I have struggled (to varying degrees) with this particular battle up until about a month ago, when I decided this internal struggle no longer served me and I needed to take responsibility for healing this. It was then that concept of trusting myself entered my mind and piqued my curiosity. I decided to dive deeper into understanding this concept through podcasts, books, blogs, videos—you name it. Finally, I felt understood! I was able to put a name to it. That’s what it felt like: utter distrust of myself, my ability, my talent, my skills, my spirit to do the work for me once I entered the audition room. I didn’t trust myself, and it was torturing me every time I’d get an appointment. Trusting myself seemed like a quaint philosophical concept calmly whispered by my yoga instructors and other well-meaning nurturers to get oneself through a tough time.
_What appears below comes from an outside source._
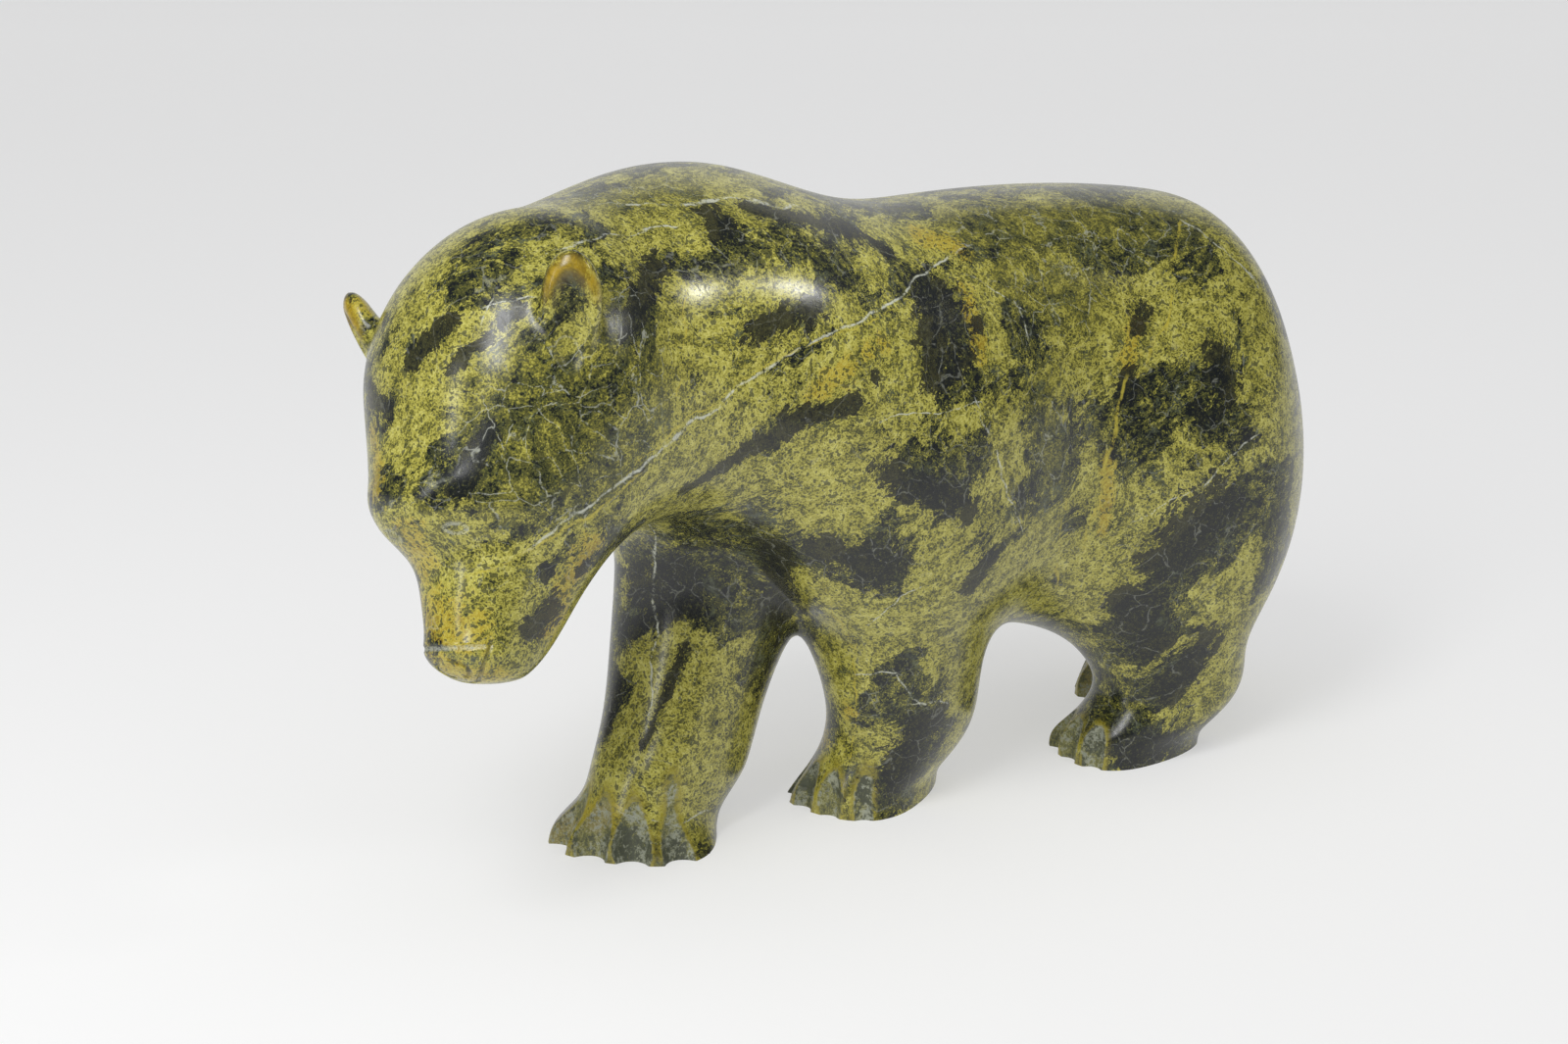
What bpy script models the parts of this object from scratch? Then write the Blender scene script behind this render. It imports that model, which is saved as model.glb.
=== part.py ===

But I decided to give it a try in earnest for a change.

A month ago, I went into an audition, and instead of worrying about, “What if I panic?” I wondered to myself, “What if I am enough?” Yes, I might be tired and feel less than exuberant, I might have a pulsating zit on my forehead, and I might have five extra pounds from a few too many scoops of guacamole. But what if I am still enough? Not despite those things but because of them? And what if I let go of the need to control the outcome, to be perfect, to be my “best” and instead just be? I am worthy and enough with or without this job. And if I happen to blow it, so what? I decided to trust myself.

During my study of Meisner, I learned to be present and work moment-to-moment; to not push. But I was still “doing” present, not sincerely “being” present by releasing effort and control. When I took the striving and perfectionism out the equation, I found that I truly can trust myself and I soared in the audition in a new way. An unchained, unpredicted ride ensued and I finally proved once and for all that I can trust myself in a room.

We all can do that. Embracing our uniqueness, flaws, and humanity is what gives you value in this industry. It can be tempting to be “perfect” or force yourself into a mold you think they’re “looking for.” But the truth is, they’re looking for you. And you don’t come out until you trust yourself. Real art flows out of you from the deepest part of your soul when you do. Now I can say I trust myself, because I proved it to myself. I hope you can, too.